++++ Dataset records ++++

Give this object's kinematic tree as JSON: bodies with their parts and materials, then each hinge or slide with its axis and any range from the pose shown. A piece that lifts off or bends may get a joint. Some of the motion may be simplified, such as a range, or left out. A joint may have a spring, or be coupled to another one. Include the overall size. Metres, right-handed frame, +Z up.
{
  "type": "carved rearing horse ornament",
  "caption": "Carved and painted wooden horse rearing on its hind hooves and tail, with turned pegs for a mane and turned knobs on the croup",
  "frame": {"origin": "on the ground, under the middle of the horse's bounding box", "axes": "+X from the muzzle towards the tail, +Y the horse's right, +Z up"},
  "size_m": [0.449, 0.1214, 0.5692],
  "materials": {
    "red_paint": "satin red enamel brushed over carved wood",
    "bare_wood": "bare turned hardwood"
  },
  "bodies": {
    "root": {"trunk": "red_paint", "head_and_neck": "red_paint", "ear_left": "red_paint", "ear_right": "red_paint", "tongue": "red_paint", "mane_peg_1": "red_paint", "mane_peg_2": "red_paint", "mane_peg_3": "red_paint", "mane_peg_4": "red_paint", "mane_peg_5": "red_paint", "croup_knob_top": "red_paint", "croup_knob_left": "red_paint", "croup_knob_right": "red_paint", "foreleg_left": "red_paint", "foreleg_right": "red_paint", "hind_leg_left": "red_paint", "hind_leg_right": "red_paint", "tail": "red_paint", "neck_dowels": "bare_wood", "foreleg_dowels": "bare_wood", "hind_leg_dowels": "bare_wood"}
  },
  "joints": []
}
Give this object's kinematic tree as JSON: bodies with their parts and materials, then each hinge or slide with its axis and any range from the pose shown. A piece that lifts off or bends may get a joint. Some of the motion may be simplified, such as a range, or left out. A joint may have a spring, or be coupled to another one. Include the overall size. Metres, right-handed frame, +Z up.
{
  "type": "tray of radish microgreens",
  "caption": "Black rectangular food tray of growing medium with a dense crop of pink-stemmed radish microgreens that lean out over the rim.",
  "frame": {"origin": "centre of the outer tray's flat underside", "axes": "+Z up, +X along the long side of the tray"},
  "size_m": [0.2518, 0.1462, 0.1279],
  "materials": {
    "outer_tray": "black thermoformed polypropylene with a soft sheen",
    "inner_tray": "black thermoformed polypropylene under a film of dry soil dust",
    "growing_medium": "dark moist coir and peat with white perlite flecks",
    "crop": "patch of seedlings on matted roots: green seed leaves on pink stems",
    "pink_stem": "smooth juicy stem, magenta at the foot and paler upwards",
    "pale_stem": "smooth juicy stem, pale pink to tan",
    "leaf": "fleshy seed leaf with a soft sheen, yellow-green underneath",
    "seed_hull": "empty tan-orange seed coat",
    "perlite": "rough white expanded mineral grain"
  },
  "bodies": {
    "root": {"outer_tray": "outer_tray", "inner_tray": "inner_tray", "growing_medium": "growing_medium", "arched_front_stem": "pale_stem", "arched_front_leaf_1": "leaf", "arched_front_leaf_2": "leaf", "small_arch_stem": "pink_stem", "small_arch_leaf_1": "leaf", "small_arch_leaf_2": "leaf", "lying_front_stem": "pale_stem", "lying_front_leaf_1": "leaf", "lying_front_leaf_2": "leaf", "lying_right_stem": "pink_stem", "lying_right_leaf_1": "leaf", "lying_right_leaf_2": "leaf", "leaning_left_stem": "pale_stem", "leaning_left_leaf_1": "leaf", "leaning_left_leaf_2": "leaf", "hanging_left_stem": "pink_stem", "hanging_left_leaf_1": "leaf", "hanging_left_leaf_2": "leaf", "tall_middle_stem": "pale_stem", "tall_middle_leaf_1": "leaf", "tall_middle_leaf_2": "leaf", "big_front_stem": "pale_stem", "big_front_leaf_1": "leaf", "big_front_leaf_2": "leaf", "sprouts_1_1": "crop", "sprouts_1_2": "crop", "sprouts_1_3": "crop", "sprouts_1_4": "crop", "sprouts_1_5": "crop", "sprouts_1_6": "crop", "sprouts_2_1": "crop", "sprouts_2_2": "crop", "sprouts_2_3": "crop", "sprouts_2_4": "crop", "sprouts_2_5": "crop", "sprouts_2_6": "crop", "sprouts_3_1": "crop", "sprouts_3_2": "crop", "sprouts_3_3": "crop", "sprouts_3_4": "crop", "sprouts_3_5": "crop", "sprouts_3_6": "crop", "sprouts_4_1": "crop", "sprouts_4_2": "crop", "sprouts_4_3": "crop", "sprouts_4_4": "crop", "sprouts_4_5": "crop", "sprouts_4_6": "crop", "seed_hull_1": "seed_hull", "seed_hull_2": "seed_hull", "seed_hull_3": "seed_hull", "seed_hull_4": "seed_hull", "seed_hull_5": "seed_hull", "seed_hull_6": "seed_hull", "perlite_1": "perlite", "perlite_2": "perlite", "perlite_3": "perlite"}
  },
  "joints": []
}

++++
++++ Dataset records ++++

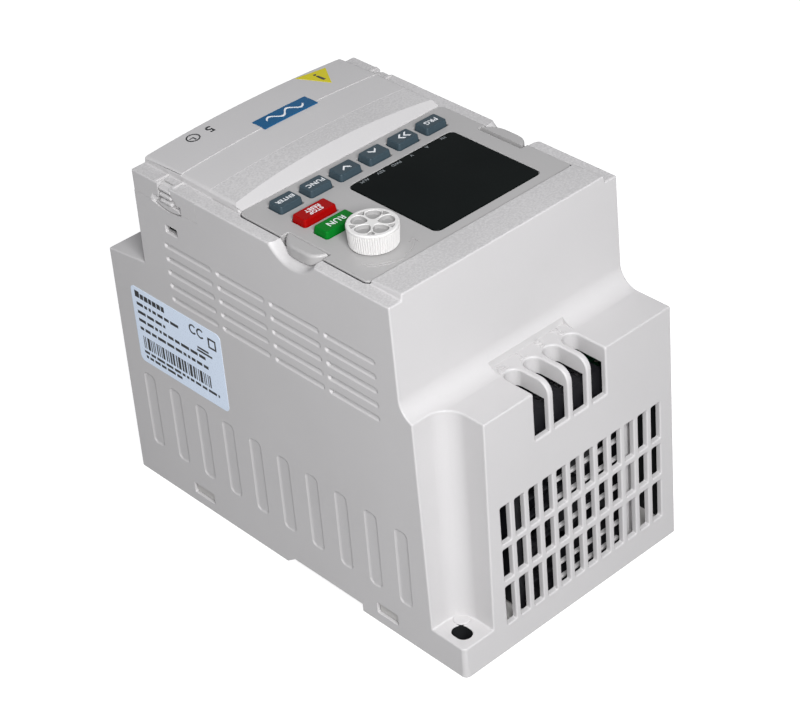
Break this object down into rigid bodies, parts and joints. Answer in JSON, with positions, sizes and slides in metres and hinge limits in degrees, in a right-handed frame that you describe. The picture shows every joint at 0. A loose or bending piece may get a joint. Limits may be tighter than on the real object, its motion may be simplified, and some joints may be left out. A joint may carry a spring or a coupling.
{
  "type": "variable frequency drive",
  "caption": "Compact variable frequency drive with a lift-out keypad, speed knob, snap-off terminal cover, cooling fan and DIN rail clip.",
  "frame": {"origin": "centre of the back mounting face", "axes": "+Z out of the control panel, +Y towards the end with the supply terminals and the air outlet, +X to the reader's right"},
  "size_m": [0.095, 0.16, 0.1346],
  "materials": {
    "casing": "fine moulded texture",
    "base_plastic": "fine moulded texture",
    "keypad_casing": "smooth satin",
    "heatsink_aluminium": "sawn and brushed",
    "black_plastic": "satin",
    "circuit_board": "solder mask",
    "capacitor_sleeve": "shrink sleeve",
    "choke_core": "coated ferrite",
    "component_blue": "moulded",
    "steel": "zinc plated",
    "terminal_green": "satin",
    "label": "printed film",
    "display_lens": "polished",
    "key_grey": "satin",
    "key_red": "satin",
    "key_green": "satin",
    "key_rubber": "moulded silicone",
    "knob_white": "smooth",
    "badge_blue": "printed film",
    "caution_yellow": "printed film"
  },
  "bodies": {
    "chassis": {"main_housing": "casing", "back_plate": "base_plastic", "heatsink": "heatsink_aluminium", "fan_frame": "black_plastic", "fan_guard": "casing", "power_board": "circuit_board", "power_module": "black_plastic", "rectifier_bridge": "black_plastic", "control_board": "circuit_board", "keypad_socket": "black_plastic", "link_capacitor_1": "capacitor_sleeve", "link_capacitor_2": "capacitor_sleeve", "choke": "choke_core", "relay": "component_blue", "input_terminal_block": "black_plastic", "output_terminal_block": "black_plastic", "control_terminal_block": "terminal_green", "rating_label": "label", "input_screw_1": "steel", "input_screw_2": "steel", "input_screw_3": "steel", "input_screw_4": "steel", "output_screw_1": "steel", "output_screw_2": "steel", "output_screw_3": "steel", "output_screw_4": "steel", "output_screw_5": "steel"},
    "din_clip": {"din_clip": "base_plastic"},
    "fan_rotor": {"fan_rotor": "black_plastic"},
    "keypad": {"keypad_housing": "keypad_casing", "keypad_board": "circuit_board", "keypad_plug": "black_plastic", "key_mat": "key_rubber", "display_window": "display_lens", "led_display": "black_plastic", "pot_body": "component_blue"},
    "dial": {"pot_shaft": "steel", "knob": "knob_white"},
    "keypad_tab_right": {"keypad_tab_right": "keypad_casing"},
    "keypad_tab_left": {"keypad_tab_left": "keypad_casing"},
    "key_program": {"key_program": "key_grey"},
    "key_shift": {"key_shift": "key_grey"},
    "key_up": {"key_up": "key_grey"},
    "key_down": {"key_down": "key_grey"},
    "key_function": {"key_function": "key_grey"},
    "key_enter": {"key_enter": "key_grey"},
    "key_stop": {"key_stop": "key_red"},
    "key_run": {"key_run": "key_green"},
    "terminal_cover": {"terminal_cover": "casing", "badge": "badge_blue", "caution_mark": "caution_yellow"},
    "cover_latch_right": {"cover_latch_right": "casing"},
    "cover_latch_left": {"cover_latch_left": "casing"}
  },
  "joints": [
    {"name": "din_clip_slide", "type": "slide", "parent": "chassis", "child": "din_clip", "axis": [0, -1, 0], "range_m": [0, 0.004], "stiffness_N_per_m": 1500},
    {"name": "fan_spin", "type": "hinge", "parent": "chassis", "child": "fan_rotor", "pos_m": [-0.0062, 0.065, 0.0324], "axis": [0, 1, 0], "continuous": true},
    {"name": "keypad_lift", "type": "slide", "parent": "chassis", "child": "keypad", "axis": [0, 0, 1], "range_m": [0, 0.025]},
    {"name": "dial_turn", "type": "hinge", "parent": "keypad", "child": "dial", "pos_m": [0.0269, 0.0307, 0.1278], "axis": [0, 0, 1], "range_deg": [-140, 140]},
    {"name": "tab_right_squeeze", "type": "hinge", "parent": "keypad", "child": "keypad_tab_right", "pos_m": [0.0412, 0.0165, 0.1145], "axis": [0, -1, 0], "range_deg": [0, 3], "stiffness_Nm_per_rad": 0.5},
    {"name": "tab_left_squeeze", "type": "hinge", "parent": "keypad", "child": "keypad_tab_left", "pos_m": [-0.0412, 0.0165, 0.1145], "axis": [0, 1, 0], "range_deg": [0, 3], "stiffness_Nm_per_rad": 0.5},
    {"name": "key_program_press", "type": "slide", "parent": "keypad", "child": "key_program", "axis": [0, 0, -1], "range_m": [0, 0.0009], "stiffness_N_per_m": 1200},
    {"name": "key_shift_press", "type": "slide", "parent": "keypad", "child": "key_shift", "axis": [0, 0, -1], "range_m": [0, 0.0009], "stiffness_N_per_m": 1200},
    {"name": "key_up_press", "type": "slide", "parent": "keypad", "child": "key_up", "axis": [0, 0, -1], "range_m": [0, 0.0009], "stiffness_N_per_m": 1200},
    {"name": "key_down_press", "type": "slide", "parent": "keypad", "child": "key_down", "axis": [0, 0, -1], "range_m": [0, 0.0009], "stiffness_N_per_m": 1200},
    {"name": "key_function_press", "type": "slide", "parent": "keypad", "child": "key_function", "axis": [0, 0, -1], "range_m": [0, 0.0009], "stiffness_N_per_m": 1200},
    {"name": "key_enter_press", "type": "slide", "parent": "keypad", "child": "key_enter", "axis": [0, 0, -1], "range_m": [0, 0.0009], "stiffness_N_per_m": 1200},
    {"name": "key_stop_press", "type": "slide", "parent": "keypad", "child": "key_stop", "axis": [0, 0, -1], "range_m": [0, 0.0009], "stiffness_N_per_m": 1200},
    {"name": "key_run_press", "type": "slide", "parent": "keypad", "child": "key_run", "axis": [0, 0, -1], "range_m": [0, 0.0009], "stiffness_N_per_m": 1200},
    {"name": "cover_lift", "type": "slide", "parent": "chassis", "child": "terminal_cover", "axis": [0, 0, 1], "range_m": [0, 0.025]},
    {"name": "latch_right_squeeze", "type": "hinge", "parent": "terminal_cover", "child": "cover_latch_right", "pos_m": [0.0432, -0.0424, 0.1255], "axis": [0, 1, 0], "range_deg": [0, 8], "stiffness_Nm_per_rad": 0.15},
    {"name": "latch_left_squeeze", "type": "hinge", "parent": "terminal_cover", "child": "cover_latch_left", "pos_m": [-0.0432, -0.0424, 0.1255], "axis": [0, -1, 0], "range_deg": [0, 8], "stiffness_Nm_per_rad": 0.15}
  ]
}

++++

**Stated goal:** For the data above, state how many lines contain "joints"; the number is the whole answer.

**Full answer:** 4